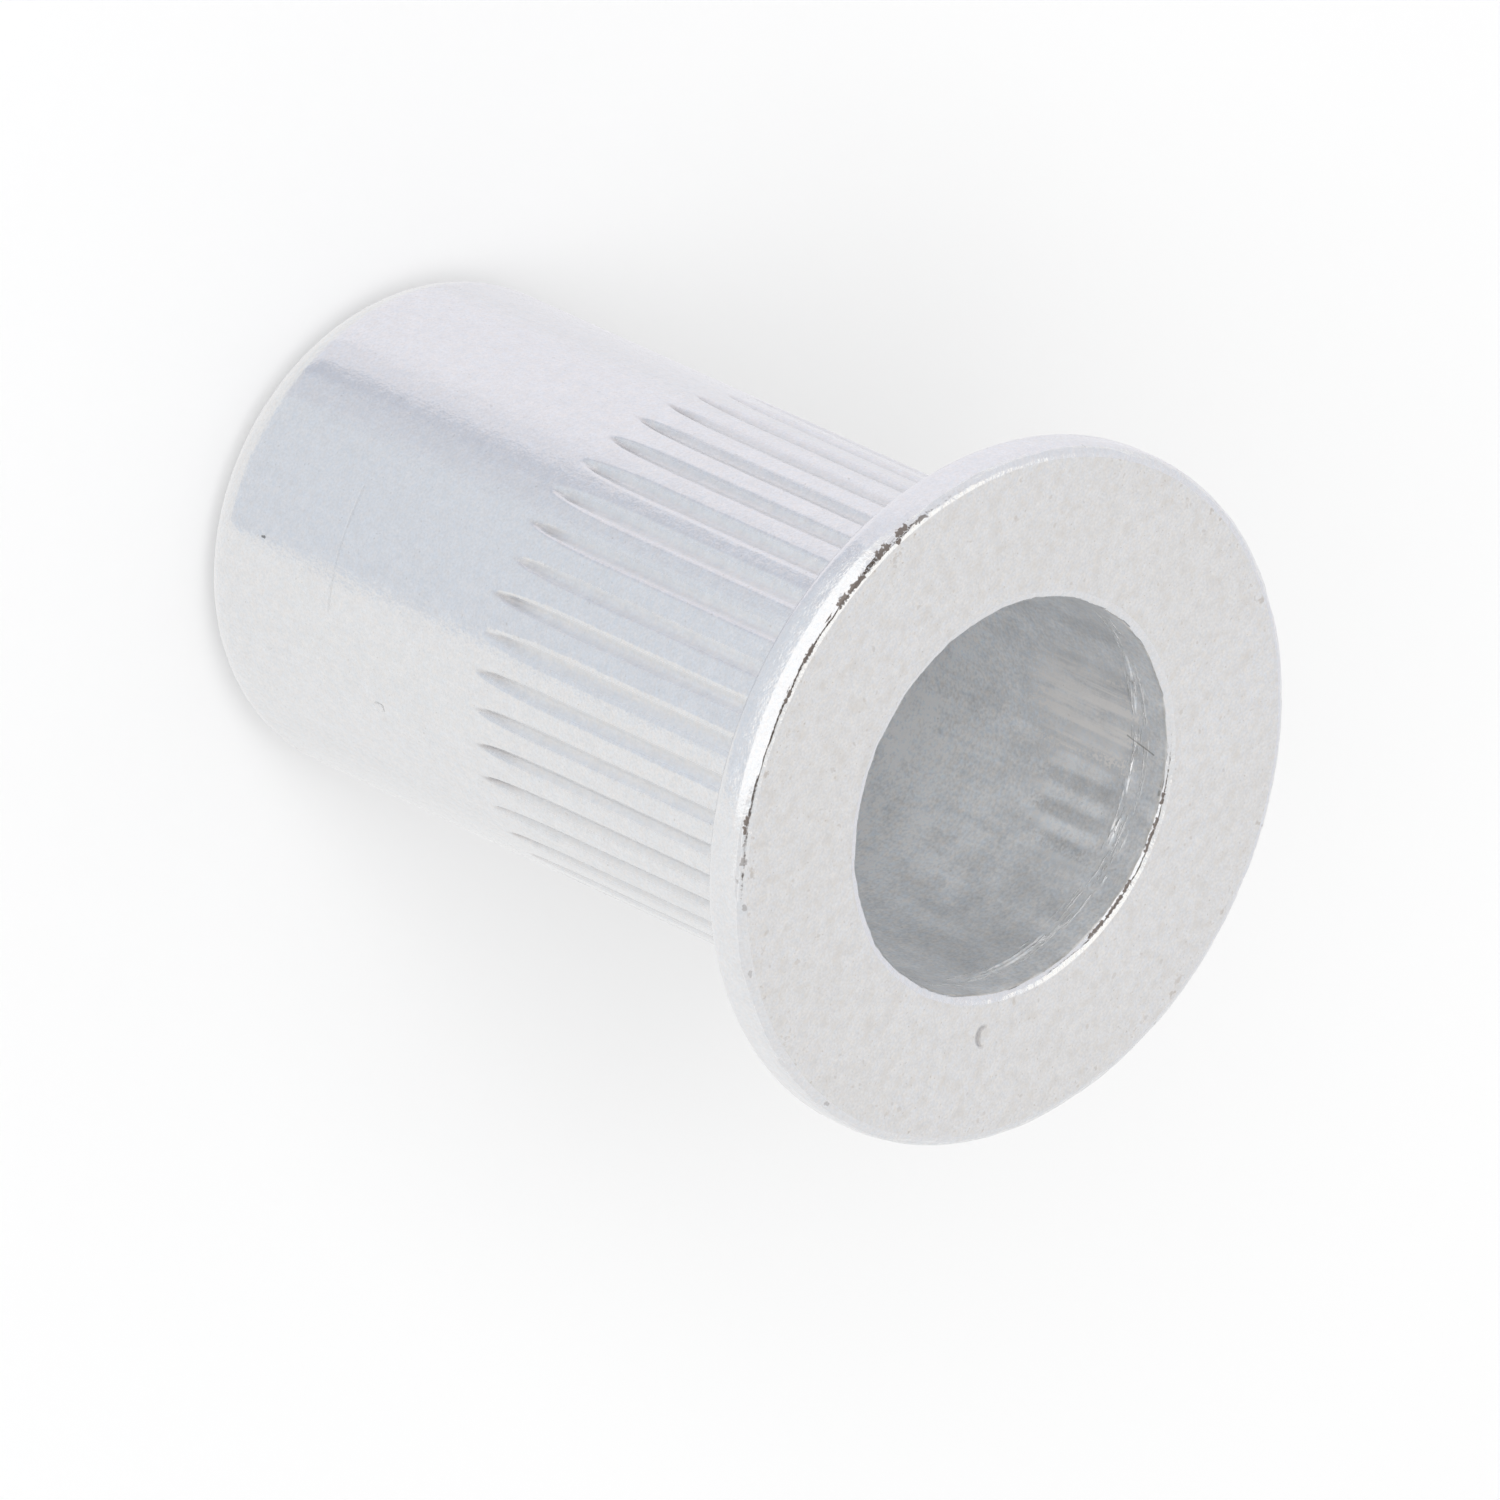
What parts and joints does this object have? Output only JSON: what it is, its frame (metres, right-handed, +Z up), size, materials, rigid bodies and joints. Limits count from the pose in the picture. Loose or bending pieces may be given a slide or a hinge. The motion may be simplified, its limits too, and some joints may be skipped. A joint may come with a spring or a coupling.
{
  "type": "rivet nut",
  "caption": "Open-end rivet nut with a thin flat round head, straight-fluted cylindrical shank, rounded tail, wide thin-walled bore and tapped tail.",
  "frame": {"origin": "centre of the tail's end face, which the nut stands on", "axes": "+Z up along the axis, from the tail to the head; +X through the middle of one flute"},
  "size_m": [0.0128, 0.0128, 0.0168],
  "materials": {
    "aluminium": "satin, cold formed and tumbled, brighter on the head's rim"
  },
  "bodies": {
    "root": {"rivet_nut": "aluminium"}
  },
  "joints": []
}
_ _ _
= Description of the task =
Give the material above again, word for word.

= Exercise answer =
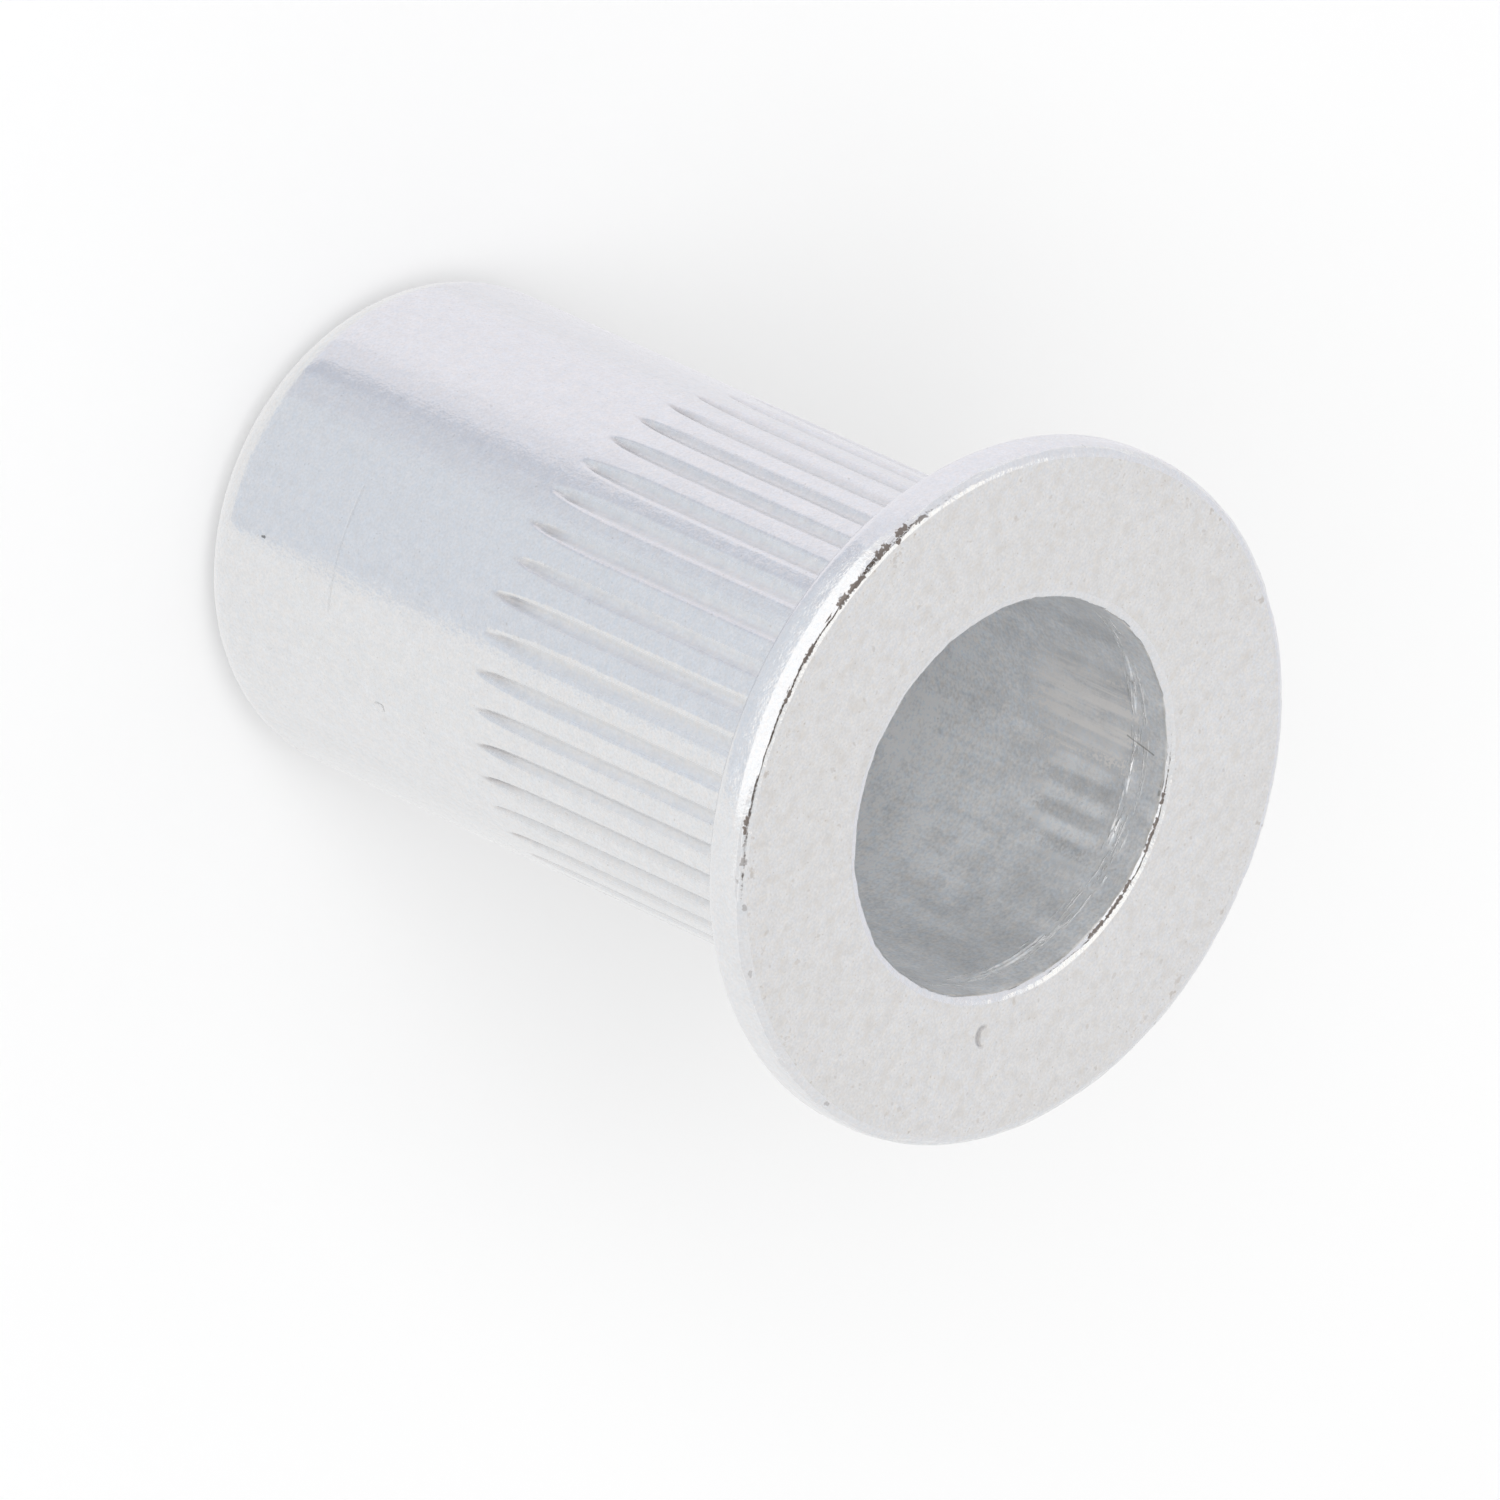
What parts and joints does this object have? Output only JSON: what it is, its frame (metres, right-handed, +Z up), size, materials, rigid bodies and joints. Limits count from the pose in the picture. Loose or bending pieces may be given a slide or a hinge. The motion may be simplified, its limits too, and some joints may be skipped. A joint may come with a spring or a coupling.
{
  "type": "rivet nut",
  "caption": "Open-end rivet nut with a thin flat round head, straight-fluted cylindrical shank, rounded tail, wide thin-walled bore and tapped tail.",
  "frame": {"origin": "centre of the tail's end face, which the nut stands on", "axes": "+Z up along the axis, from the tail to the head; +X through the middle of one flute"},
  "size_m": [0.0128, 0.0128, 0.0168],
  "materials": {
    "aluminium": "satin, cold formed and tumbled, brighter on the head's rim"
  },
  "bodies": {
    "root": {"rivet_nut": "aluminium"}
  },
  "joints": []
}